====== DATA LINES ======

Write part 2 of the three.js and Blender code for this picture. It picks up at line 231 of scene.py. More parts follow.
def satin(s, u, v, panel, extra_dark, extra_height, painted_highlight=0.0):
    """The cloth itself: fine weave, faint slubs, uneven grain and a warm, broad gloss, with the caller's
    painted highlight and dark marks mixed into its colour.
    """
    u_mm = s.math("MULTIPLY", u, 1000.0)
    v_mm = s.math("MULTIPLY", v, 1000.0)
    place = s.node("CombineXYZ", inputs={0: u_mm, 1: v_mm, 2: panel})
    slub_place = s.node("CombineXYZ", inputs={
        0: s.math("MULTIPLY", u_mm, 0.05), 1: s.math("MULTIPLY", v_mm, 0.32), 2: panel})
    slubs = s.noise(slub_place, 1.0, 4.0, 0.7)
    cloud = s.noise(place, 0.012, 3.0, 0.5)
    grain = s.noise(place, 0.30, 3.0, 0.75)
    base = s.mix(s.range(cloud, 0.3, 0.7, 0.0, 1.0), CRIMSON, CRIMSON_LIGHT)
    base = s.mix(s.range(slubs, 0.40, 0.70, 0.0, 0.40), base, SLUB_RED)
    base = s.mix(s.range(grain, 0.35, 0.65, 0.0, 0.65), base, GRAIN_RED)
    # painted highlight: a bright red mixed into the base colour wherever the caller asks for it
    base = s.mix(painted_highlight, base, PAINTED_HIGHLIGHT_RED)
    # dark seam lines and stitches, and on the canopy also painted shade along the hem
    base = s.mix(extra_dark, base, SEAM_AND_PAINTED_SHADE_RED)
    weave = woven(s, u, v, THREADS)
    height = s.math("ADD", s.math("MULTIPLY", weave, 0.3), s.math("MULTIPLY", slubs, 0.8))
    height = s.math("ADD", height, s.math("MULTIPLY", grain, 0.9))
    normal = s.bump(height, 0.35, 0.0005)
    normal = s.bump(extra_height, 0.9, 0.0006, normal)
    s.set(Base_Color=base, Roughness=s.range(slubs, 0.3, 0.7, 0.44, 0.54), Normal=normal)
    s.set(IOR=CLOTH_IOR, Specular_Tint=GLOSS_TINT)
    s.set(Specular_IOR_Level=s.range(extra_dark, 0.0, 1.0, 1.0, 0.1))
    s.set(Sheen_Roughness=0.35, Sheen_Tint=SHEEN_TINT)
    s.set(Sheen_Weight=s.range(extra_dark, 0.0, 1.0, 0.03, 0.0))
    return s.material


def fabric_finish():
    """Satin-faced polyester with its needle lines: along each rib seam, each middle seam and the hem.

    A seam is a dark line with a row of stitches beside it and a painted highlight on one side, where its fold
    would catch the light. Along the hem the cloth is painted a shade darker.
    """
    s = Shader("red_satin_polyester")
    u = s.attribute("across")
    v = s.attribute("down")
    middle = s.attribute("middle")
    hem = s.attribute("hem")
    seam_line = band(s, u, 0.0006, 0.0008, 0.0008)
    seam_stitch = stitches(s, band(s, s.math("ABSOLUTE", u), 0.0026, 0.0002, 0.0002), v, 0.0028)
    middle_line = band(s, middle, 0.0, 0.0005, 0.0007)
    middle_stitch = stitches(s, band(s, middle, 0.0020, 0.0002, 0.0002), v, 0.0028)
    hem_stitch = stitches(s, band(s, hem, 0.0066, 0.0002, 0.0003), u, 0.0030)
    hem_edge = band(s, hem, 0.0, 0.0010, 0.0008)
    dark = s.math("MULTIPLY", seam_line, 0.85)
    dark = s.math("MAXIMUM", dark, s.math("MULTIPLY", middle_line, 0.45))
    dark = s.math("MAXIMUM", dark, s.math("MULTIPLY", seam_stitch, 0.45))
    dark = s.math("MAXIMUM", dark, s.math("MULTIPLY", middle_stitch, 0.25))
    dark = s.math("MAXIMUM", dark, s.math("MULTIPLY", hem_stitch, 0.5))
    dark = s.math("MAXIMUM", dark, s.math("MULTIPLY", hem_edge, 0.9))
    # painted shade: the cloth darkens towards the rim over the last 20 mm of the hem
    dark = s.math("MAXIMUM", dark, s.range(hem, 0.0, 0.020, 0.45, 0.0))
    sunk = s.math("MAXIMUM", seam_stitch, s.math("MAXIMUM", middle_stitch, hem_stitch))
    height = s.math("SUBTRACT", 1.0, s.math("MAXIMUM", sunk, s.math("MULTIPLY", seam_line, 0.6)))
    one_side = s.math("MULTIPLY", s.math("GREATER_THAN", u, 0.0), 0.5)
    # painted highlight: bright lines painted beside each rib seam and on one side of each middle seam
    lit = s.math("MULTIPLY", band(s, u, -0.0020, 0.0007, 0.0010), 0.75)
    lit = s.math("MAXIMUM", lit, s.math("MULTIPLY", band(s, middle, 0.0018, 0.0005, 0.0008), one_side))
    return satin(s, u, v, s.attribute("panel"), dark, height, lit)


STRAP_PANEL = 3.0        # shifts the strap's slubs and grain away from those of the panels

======

Each line above must be printed exactly as it appears.

-- ANSWER TO THE EXERCISE --
Write part 2 of the three.js and Blender code for this picture. It picks up at line 231 of scene.py. More parts follow.
def satin(s, u, v, panel, extra_dark, extra_height, painted_highlight=0.0):
    """The cloth itself: fine weave, faint slubs, uneven grain and a warm, broad gloss, with the caller's
    painted highlight and dark marks mixed into its colour.
    """
    u_mm = s.math("MULTIPLY", u, 1000.0)
    v_mm = s.math("MULTIPLY", v, 1000.0)
    place = s.node("CombineXYZ", inputs={0: u_mm, 1: v_mm, 2: panel})
    slub_place = s.node("CombineXYZ", inputs={
        0: s.math("MULTIPLY", u_mm, 0.05), 1: s.math("MULTIPLY", v_mm, 0.32), 2: panel})
    slubs = s.noise(slub_place, 1.0, 4.0, 0.7)
    cloud = s.noise(place, 0.012, 3.0, 0.5)
    grain = s.noise(place, 0.30, 3.0, 0.75)
    base = s.mix(s.range(cloud, 0.3, 0.7, 0.0, 1.0), CRIMSON, CRIMSON_LIGHT)
    base = s.mix(s.range(slubs, 0.40, 0.70, 0.0, 0.40), base, SLUB_RED)
    base = s.mix(s.range(grain, 0.35, 0.65, 0.0, 0.65), base, GRAIN_RED)
    # painted highlight: a bright red mixed into the base colour wherever the caller asks for it
    base = s.mix(painted_highlight, base, PAINTED_HIGHLIGHT_RED)
    # dark seam lines and stitches, and on the canopy also painted shade along the hem
    base = s.mix(extra_dark, base, SEAM_AND_PAINTED_SHADE_RED)
    weave = woven(s, u, v, THREADS)
    height = s.math("ADD", s.math("MULTIPLY", weave, 0.3), s.math("MULTIPLY", slubs, 0.8))
    height = s.math("ADD", height, s.math("MULTIPLY", grain, 0.9))
    normal = s.bump(height, 0.35, 0.0005)
    normal = s.bump(extra_height, 0.9, 0.0006, normal)
    s.set(Base_Color=base, Roughness=s.range(slubs, 0.3, 0.7, 0.44, 0.54), Normal=normal)
    s.set(IOR=CLOTH_IOR, Specular_Tint=GLOSS_TINT)
    s.set(Specular_IOR_Level=s.range(extra_dark, 0.0, 1.0, 1.0, 0.1))
    s.set(Sheen_Roughness=0.35, Sheen_Tint=SHEEN_TINT)
    s.set(Sheen_Weight=s.range(extra_dark, 0.0, 1.0, 0.03, 0.0))
    return s.material


def fabric_finish():
    """Satin-faced polyester with its needle lines: along each rib seam, each middle seam and the hem.

    A seam is a dark line with a row of stitches beside it and a painted highlight on one side, where its fold
    would catch the light. Along the hem the cloth is painted a shade darker.
    """
    s = Shader("red_satin_polyester")
    u = s.attribute("across")
    v = s.attribute("down")
    middle = s.attribute("middle")
    hem = s.attribute("hem")
    seam_line = band(s, u, 0.0006, 0.0008, 0.0008)
    seam_stitch = stitches(s, band(s, s.math("ABSOLUTE", u), 0.0026, 0.0002, 0.0002), v, 0.0028)
    middle_line = band(s, middle, 0.0, 0.0005, 0.0007)
    middle_stitch = stitches(s, band(s, middle, 0.0020, 0.0002, 0.0002), v, 0.0028)
    hem_stitch = stitches(s, band(s, hem, 0.0066, 0.0002, 0.0003), u, 0.0030)
    hem_edge = band(s, hem, 0.0, 0.0010, 0.0008)
    dark = s.math("MULTIPLY", seam_line, 0.85)
    dark = s.math("MAXIMUM", dark, s.math("MULTIPLY", middle_line, 0.45))
    dark = s.math("MAXIMUM", dark, s.math("MULTIPLY", seam_stitch, 0.45))
    dark = s.math("MAXIMUM", dark, s.math("MULTIPLY", middle_stitch, 0.25))
    dark = s.math("MAXIMUM", dark, s.math("MULTIPLY", hem_stitch, 0.5))
    dark = s.math("MAXIMUM", dark, s.math("MULTIPLY", hem_edge, 0.9))
    # painted shade: the cloth darkens towards the rim over the last 20 mm of the hem
    dark = s.math("MAXIMUM", dark, s.range(hem, 0.0, 0.020, 0.45, 0.0))
    sunk = s.math("MAXIMUM", seam_stitch, s.math("MAXIMUM", middle_stitch, hem_stitch))
    height = s.math("SUBTRACT", 1.0, s.math("MAXIMUM", sunk, s.math("MULTIPLY", seam_line, 0.6)))
    one_side = s.math("MULTIPLY", s.math("GREATER_THAN", u, 0.0), 0.5)
    # painted highlight: bright lines painted beside each rib seam and on one side of each middle seam
    lit = s.math("MULTIPLY", band(s, u, -0.0020, 0.0007, 0.0010), 0.75)
    lit = s.math("MAXIMUM", lit, s.math("MULTIPLY", band(s, middle, 0.0018, 0.0005, 0.0008), one_side))
    return satin(s, u, v, s.attribute("panel"), dark, height, lit)


STRAP_PANEL = 3.0        # shifts the strap's slubs and grain away from those of the panels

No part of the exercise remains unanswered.